Widowed in 1942, she traveled in 1950, to Abercorn,
Northern Rhodesia (now Mbala, Zambia), for a holiday with old friends who lived there. She requested equipment for collecting plants from Edgar Milne-Redhead at the Royal Botanic Gardens, Kew and vigorously began to collect herbarium specimens of African plants at the age of 65. She eventually settled in Zambia and collected about 27,000 herbarium specimens, including many new species and even new genera, including Richardsiella (Poaceae), which is named after her. She eventually published a "Check List of the Flora of Mbala (Abercorn) and District" with W. V. Morony in 1969 but was uncomfortable with the political changes in the newly independent Zambia and moved to Tanzania, spending much time with conservationist Desmond Vesey-Fitzgerald near Arusha National Park.

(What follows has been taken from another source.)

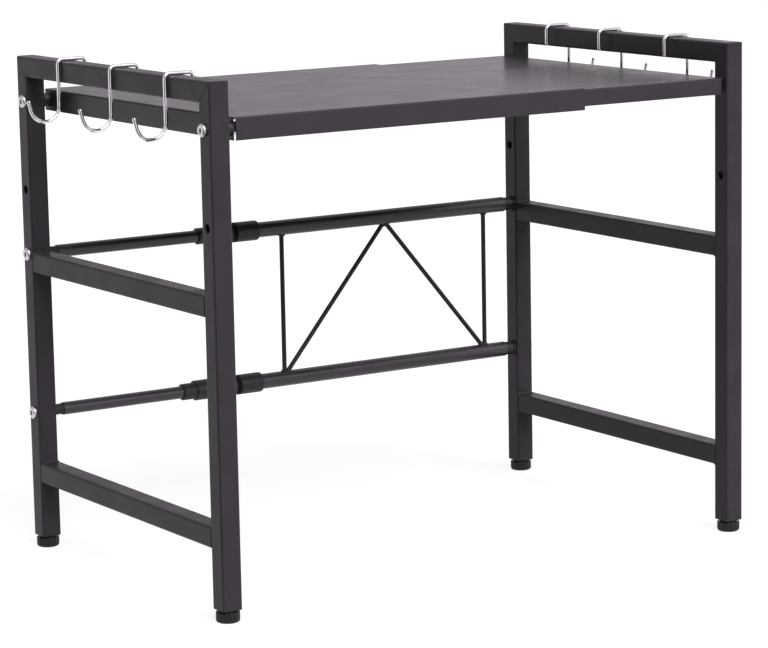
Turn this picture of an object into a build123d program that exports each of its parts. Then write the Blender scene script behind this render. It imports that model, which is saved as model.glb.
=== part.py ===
from build123d import *
import os

# A one-tier steel kitchen shelf that pulls out in width, with hooks on its top rails.
# Frame: X runs left to right, Y front to back, Z up. The origin is on the floor, under the
# middle of the shelf. All sizes are in millimetres.

# Square tube of the two side frames
TUBE = 19.0
TUBE_WALL = 1.2
TUBE_CORNER = 2.0

# Side frames: width over the posts' outer faces as drawn out in the photograph, depth over the
# posts, post length, and the rails' and holes' places along the post
FRAME_WIDTH = 569.0
FRAME_DEPTH = 360.0
POST_LENGTH = 454.0
LOWER_RAIL_RISE = 62.2
MIDDLE_RAIL_RISE = 262.5
SPARE_HOLE_DROP = 124.0
SPARE_HOLE_RADIUS = 4.0

# Deck: two nested sheet panels between the frames, the left one outside and on top
SHEET = 0.8
SHEET_BEND = 1.8
PANEL_GAP = 0.3
DECK_DROP = 31.6
DECK_INSET = 4.3
LEFT_PANEL_LENGTH = 364.5
RIGHT_PANEL_LENGTH = 363.0
LEFT_FLANGE = 19.9
RIGHT_FLANGE = 15.4
LEFT_LIP = 8.0
RIGHT_LIP = 5.0
LIP_SETBACK = 14.0
CORNER_SLIT = 0.8
STANDOFF_LENGTH = 6.5
STANDOFF_RADIUS = 6.3

# Screws and nuts
SCREW_RADIUS = 3.0
SCREW_HOLE_RADIUS = 3.25
HEAD_RADIUS = 6.0
HEAD_HEIGHT = 3.2
HEAD_ROUND = 2.2
SOCKET_FLATS = 4.0
SOCKET_DEPTH = 2.0
NUT_FLATS = 10.0
NUT_HEIGHT = 5.0
THREAD_SPARE = 2.0
DECK_SCREW_IN = 12.0
DECK_SCREW_DROP = 41.5

# Rear rods that telescope, and the plugs that carry their ends
THIN_ROD_RADIUS = 6.0
THIN_ROD_WALL = 1.0
THIN_ROD_LENGTH = 340.0
THICK_ROD_RADIUS = 7.5
THICK_ROD_WALL = 1.2
THICK_ROD_LENGTH = 335.0
UPPER_ROD_RISE = 269.5
LOWER_ROD_RISE = 119.0
PLUG_SHOULDER = 10.5
PLUG_FLANGE = 2.0
PLUG_FLANGE_PROUD = 0.4
PLUG_NECK_INSET = 0.9
PLUG_STEM = 15.0
PLUG_FIT = 0.05
ROD_SCREW_BITE = 20.5

# Plastic sleeves on the thick rods' mouths
SLEEVE_RADIUS = 9.75
SLEEVE_NOSE_RADIUS = 8.0
SLEEVE_NOSE_LENGTH = 14.0
SLEEVE_GRIP = 42.0
UPPER_SLEEVE_REACH = 25.0
LOWER_SLEEVE_REACH = 46.0
SLEEVE_CHAMFER = 1.5
SLEEVE_NOSE_CHAMFER = 0.8
SLEEVE_RUNNING_GAP = 0.08
SLEEVE_GROOVE_BACK = 30.0
SLEEVE_GROOVE_WIDTH = 5.0
SLEEVE_GROOVE_DEPTH = 0.7

# Wire truss between the thick rods
TRUSS_WIRE = 4.5
TRUSS_END_GAP = 34.5
TRUSS_SPAN = 240.3
TRUSS_FOOT_STEP = 4.2

# Levelling feet
PAD_RADIUS = 10.75
PAD_HEIGHT = 9.2
PAD_ROUND = 2.6
PAD_EDGE = 0.6
PAD_FLUTES = 12
FLUTE_RADIUS = 2.0
FLUTE_OUT = 1.3
NECK_SHOWN = 1.8
NECK_RADIUS = 8.0
NECK_HIDDEN = 1.0
STUD_RADIUS = 4.0
STUD_CHAMFER = 0.8
STUD_RUNNING_GAP = 0.05
STUD_SEAT = 4.0
STUD_TOP_RISE = 33.0
INSERT_RECESS = 3.0
INSERT_HEIGHT = 18.0
INSERT_FIT = 0.05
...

On the nomination of the first president of the independent Zambia, Dr. Kenneth Kaunda, Richards was appointed a Member of the Most Excellent Order of the British Empire. At age 89, she returned to Wales, where she died in 1977. She continued to botanize until one week after her ninetieth birthday.

On many of the labels of her plant specimens, she recorded herself as "Mrs. H. M. Richards" (for Mrs. Henry Meredyth Richards).